» **EXERCISE OBJECTIVE**: Reproduce the span that opens at the line containing "doc.recompute()" and closes at the line containing "scene = bpy.context.scene", both lines included, without alteration and without any other line.

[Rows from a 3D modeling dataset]
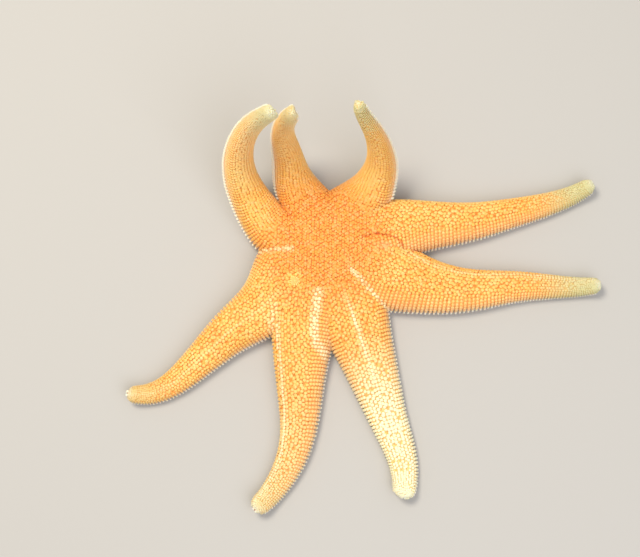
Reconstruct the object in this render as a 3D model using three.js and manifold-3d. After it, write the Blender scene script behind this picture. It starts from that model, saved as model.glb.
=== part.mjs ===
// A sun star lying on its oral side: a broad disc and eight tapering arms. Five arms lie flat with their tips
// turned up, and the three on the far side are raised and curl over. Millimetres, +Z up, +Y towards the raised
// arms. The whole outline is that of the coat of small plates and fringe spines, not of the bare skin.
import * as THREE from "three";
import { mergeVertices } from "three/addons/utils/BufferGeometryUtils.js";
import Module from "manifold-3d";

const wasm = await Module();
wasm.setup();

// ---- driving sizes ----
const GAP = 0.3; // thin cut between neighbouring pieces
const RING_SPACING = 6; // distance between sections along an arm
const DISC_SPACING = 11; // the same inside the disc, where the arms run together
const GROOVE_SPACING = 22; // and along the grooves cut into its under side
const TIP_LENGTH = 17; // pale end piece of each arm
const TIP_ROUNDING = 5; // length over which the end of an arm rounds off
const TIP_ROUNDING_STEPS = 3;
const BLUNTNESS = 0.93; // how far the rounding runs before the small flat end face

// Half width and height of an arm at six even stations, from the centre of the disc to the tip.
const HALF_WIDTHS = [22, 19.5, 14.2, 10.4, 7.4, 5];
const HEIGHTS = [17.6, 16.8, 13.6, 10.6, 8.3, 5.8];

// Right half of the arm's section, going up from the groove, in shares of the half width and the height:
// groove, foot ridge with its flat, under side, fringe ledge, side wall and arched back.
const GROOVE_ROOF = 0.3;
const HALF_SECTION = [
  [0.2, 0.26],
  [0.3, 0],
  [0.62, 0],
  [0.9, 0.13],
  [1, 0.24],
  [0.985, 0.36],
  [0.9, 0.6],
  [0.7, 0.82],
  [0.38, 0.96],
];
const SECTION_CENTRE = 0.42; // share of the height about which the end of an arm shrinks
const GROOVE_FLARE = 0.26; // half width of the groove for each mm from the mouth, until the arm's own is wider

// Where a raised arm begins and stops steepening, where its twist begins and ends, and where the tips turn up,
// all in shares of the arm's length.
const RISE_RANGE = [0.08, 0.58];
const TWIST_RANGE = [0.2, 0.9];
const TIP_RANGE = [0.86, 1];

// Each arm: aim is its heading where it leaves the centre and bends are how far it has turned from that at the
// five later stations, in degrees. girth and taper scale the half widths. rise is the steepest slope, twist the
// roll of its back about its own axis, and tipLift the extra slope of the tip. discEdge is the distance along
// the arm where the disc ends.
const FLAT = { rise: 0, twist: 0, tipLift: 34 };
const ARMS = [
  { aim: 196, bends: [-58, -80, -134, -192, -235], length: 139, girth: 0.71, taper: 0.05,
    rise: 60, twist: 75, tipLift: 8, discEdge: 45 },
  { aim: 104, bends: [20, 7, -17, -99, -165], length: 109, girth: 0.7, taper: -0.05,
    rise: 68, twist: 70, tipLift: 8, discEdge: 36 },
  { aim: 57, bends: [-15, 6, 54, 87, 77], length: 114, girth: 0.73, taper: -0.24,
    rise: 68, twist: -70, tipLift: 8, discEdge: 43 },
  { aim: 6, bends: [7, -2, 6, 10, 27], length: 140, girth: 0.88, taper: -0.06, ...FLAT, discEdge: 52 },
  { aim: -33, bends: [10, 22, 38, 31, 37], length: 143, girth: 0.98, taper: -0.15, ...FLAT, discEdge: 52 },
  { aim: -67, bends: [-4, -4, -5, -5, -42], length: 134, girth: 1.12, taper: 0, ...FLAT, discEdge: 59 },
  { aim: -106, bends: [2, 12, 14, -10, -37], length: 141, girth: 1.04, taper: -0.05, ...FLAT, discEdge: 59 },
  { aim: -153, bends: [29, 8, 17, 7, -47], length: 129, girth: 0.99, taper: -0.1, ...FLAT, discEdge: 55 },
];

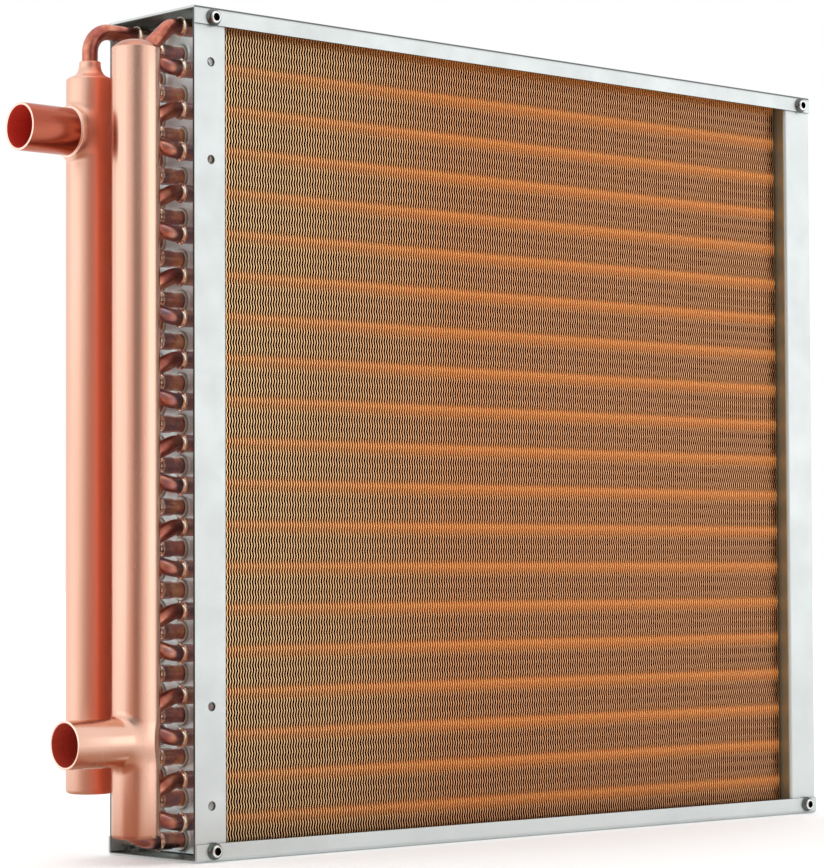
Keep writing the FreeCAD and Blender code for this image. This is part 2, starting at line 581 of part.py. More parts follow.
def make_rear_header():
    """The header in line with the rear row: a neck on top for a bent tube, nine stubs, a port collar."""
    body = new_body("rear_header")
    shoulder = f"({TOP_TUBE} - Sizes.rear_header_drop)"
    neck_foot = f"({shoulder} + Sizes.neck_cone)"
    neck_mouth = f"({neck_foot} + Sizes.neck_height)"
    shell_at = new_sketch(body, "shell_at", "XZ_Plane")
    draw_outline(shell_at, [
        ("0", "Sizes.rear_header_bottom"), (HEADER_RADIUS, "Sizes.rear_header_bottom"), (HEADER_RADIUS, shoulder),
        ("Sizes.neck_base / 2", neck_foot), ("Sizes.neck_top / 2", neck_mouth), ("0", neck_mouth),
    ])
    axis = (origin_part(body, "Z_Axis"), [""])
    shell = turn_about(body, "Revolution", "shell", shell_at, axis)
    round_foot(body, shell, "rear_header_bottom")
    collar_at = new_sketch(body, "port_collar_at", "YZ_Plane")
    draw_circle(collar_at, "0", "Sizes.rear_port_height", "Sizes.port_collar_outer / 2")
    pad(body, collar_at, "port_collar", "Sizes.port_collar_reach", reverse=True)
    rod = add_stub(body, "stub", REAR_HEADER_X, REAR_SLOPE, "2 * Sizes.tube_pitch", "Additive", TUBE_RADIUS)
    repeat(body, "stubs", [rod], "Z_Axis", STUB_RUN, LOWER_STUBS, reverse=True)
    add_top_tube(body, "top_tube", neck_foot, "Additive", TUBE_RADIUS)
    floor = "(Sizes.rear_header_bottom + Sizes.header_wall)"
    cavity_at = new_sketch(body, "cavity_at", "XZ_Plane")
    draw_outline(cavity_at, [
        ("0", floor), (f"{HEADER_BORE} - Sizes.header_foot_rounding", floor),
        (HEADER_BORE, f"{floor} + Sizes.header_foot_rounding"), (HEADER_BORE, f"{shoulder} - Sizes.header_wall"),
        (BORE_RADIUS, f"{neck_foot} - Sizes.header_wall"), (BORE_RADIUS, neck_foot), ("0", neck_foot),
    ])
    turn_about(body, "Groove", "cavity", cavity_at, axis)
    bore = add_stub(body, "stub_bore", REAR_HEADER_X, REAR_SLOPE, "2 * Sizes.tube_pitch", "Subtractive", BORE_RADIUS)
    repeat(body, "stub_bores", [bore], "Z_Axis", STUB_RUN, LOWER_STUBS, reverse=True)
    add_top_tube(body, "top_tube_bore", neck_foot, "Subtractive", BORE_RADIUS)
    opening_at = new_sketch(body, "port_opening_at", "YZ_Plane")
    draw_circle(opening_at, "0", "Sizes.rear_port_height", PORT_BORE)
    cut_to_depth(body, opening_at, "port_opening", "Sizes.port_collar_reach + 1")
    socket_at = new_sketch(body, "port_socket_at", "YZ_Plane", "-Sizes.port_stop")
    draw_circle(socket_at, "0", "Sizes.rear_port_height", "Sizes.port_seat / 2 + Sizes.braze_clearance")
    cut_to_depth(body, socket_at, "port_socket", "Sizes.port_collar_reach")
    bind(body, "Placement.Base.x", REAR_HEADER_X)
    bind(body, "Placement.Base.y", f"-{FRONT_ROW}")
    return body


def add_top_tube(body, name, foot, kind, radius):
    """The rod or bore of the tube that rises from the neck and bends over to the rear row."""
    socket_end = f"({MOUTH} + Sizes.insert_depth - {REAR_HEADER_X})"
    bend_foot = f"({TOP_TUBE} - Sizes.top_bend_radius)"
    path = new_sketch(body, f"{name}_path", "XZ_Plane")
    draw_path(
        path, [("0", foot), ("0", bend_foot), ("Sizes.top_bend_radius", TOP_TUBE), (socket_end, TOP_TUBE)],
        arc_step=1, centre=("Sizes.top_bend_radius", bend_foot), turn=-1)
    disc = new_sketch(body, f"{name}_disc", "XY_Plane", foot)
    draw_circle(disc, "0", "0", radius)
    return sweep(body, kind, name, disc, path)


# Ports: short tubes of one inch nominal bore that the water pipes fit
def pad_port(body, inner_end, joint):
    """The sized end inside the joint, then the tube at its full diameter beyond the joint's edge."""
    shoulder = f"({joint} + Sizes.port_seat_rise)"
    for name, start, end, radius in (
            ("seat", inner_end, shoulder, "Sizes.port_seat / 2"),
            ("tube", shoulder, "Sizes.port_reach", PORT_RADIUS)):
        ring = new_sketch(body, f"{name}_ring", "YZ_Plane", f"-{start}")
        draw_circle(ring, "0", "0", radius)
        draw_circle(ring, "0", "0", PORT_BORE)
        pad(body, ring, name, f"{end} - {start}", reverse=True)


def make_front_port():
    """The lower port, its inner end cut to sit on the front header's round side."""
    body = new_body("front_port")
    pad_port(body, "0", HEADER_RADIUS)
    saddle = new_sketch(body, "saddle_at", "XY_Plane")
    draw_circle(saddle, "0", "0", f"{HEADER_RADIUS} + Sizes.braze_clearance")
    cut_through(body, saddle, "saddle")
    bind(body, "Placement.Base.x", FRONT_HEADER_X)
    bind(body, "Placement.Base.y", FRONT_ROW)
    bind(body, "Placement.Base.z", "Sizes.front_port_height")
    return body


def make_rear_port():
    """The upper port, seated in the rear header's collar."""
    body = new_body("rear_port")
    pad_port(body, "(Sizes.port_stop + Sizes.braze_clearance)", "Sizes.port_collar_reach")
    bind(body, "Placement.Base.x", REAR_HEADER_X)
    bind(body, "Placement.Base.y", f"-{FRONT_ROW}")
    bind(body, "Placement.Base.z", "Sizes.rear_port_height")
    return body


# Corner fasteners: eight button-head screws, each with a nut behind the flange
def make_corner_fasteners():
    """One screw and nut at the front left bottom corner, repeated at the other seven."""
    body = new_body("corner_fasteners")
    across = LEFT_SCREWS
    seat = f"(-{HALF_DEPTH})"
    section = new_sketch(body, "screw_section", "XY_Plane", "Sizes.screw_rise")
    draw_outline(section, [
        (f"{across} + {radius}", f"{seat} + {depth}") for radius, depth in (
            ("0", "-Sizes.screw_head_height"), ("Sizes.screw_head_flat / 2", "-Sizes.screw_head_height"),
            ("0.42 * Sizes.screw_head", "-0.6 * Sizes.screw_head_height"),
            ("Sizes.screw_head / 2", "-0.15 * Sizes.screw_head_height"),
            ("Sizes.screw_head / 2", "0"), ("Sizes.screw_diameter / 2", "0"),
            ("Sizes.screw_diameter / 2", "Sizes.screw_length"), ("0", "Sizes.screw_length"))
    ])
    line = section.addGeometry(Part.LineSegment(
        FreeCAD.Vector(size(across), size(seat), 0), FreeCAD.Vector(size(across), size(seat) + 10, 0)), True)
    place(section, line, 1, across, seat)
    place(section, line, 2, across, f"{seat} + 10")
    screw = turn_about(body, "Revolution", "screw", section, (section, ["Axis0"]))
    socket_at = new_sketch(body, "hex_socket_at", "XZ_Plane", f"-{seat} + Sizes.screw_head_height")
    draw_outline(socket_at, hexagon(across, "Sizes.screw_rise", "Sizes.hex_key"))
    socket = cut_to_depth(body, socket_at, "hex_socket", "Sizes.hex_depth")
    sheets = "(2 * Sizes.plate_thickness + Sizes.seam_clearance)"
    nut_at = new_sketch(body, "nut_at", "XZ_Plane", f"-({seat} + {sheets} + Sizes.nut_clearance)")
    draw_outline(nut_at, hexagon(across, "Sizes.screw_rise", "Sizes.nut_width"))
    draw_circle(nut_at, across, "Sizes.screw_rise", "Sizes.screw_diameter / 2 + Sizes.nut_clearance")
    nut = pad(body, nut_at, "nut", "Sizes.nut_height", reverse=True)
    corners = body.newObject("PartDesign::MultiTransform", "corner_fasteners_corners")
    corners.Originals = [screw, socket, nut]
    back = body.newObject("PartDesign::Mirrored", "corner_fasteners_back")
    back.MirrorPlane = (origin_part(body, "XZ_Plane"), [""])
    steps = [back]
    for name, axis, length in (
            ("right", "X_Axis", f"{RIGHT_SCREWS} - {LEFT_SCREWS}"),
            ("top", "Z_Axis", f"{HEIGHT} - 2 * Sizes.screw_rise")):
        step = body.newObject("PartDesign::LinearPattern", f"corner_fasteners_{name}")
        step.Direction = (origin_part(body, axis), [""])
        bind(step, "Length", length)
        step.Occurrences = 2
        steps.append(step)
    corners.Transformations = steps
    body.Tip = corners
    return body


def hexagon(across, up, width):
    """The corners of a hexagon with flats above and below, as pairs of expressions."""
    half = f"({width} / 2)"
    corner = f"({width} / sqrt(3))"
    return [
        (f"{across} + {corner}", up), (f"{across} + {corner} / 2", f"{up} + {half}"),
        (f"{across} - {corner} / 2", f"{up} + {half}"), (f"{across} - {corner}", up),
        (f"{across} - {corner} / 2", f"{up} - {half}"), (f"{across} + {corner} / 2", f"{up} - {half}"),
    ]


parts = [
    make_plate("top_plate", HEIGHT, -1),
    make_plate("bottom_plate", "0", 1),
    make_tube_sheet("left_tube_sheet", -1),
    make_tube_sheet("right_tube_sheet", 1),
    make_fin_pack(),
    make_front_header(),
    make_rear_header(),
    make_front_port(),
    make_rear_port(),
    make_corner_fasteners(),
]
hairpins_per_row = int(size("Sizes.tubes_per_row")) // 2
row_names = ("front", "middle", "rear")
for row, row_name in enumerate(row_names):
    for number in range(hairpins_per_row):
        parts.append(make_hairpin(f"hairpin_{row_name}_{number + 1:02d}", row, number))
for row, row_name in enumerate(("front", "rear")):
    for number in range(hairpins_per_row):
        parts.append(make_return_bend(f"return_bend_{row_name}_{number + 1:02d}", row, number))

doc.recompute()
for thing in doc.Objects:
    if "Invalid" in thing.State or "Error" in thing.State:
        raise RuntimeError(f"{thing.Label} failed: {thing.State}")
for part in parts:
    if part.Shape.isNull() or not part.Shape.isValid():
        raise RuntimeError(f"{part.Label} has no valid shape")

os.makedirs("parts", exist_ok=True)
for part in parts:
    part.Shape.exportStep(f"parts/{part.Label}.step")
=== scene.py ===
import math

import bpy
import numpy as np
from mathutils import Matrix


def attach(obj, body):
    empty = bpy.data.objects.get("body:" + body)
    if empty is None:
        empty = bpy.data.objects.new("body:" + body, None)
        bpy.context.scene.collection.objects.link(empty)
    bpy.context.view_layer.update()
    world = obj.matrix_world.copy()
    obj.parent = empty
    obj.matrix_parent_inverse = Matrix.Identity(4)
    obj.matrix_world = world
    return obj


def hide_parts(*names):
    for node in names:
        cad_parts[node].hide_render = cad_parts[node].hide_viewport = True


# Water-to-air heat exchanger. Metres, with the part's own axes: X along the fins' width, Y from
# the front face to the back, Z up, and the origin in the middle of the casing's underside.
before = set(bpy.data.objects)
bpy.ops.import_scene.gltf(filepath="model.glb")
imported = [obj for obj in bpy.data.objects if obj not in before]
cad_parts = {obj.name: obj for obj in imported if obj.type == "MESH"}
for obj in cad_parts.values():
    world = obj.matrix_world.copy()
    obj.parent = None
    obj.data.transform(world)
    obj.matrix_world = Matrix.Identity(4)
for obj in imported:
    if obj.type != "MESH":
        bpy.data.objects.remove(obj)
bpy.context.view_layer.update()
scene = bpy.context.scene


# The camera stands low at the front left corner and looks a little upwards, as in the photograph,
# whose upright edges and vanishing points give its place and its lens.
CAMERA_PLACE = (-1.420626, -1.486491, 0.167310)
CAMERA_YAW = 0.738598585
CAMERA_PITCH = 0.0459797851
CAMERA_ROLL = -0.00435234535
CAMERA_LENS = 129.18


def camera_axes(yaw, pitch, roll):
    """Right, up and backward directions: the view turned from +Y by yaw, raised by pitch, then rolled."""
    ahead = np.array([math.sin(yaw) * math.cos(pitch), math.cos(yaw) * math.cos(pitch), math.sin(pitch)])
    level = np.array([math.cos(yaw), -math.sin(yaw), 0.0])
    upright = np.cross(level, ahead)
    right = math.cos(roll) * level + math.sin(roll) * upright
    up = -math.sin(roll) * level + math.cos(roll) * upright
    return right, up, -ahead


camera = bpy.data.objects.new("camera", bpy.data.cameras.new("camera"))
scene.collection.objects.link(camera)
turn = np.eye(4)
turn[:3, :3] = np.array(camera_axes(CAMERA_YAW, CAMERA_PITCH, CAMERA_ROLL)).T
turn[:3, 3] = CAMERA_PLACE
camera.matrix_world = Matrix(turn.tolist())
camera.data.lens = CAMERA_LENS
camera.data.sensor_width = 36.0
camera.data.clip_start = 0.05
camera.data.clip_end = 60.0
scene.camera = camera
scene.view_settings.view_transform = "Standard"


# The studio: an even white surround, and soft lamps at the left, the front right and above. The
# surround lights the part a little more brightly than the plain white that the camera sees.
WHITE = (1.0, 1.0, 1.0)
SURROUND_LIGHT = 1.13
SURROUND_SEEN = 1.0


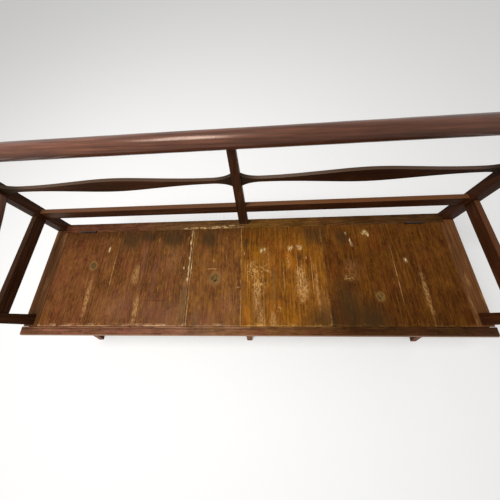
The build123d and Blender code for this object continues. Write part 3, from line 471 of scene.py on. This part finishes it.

» **REPLY**:
doc.recompute()
for thing in doc.Objects:
    if "Invalid" in thing.State or "Error" in thing.State:
        raise RuntimeError(f"{thing.Label} failed: {thing.State}")
for part in parts:
    if part.Shape.isNull() or not part.Shape.isValid():
        raise RuntimeError(f"{part.Label} has no valid shape")

os.makedirs("parts", exist_ok=True)
for part in parts:
    part.Shape.exportStep(f"parts/{part.Label}.step")
=== scene.py ===
import math

import bpy
import numpy as np
from mathutils import Matrix


def attach(obj, body):
    empty = bpy.data.objects.get("body:" + body)
    if empty is None:
        empty = bpy.data.objects.new("body:" + body, None)
        bpy.context.scene.collection.objects.link(empty)
    bpy.context.view_layer.update()
    world = obj.matrix_world.copy()
    obj.parent = empty
    obj.matrix_parent_inverse = Matrix.Identity(4)
    obj.matrix_world = world
    return obj


def hide_parts(*names):
    for node in names:
        cad_parts[node].hide_render = cad_parts[node].hide_viewport = True


# Water-to-air heat exchanger. Metres, with the part's own axes: X along the fins' width, Y from
# the front face to the back, Z up, and the origin in the middle of the casing's underside.
before = set(bpy.data.objects)
bpy.ops.import_scene.gltf(filepath="model.glb")
imported = [obj for obj in bpy.data.objects if obj not in before]
cad_parts = {obj.name: obj for obj in imported if obj.type == "MESH"}
for obj in cad_parts.values():
    world = obj.matrix_world.copy()
    obj.parent = None
    obj.data.transform(world)
    obj.matrix_world = Matrix.Identity(4)
for obj in imported:
    if obj.type != "MESH":
        bpy.data.objects.remove(obj)
bpy.context.view_layer.update()
scene = bpy.context.scene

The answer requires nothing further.